The good news? They fell in love. The bad? It didn't last. She was from Venezuela, and the logistics were too difficult to overcome.

Still, Epstein, former editor of Psychology Today, has been shaping his theory that love can be orchestrated ever since. It may sound strange to Western ears, he realizes, but he's come to think it's the American way that's really absurd when it comes to love.

"We grow up on fairy tales and movies in which magical forces help people find their soul mates, with whom they effortlessly live happily ever after," he wrote in a recent issue of Scientific American Mind. "The fairy tales leave us powerless, putting our love lives into the hands of the Fates."
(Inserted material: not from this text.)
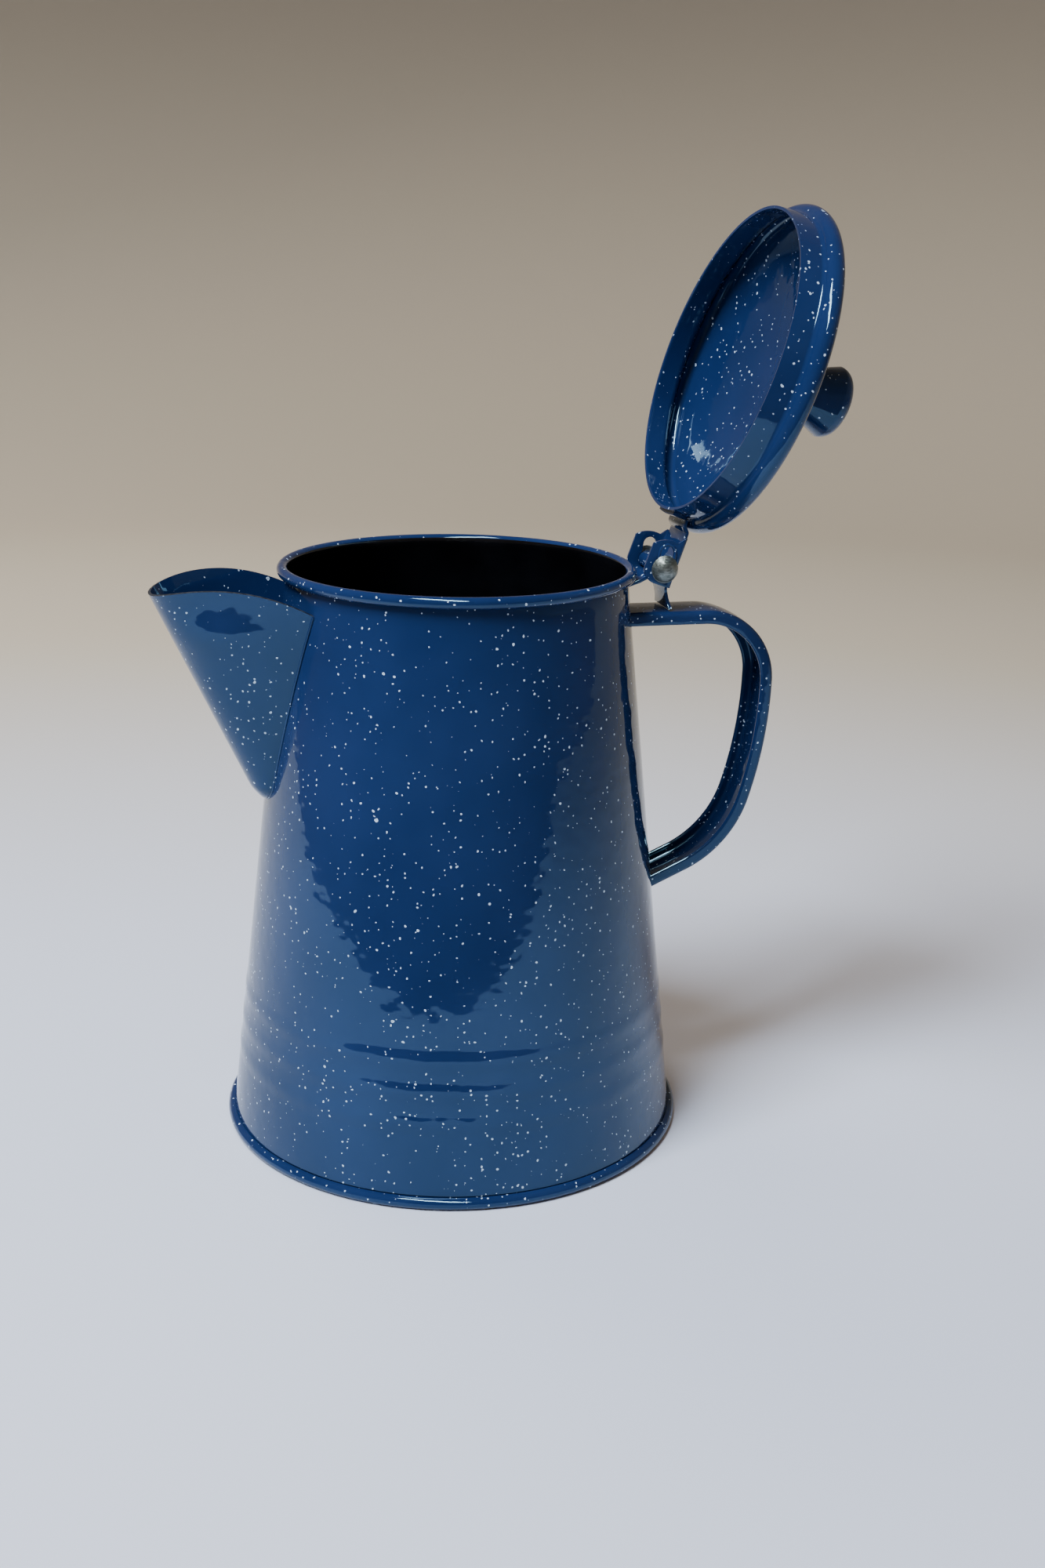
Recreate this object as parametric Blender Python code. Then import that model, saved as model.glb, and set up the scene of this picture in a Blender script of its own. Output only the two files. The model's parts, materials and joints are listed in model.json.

To gain insights into another way of cultivating love, Epstein has begun to study arranged marriages. Some studies have found that over time the affection between partners in arranged marriages can surpass that of couples who chose each other because of love.

Epstein, 56 and remarried, taught a course at the University of California at San Diego last spring in which students could earn extra credit by employing affection-building exercises with friends and strangers after class. Almost all the students who tried the techniques - including trust falls, synchronized breathing and prolonged gazing - reported greater feelings of closeness with their partners. (The psychologist has sworn off talking about his own relationship, but he will say his wife sat in on several classes that semester.)

The seed Epstein is hoping to plant in people's minds, through lectures and a book he's writing, is that we may have greater control than we think over this wily thing called love.

And if that doesn't sound particularly romantic?

"All I can say is there's nothing romantic about failure," Epstein answers.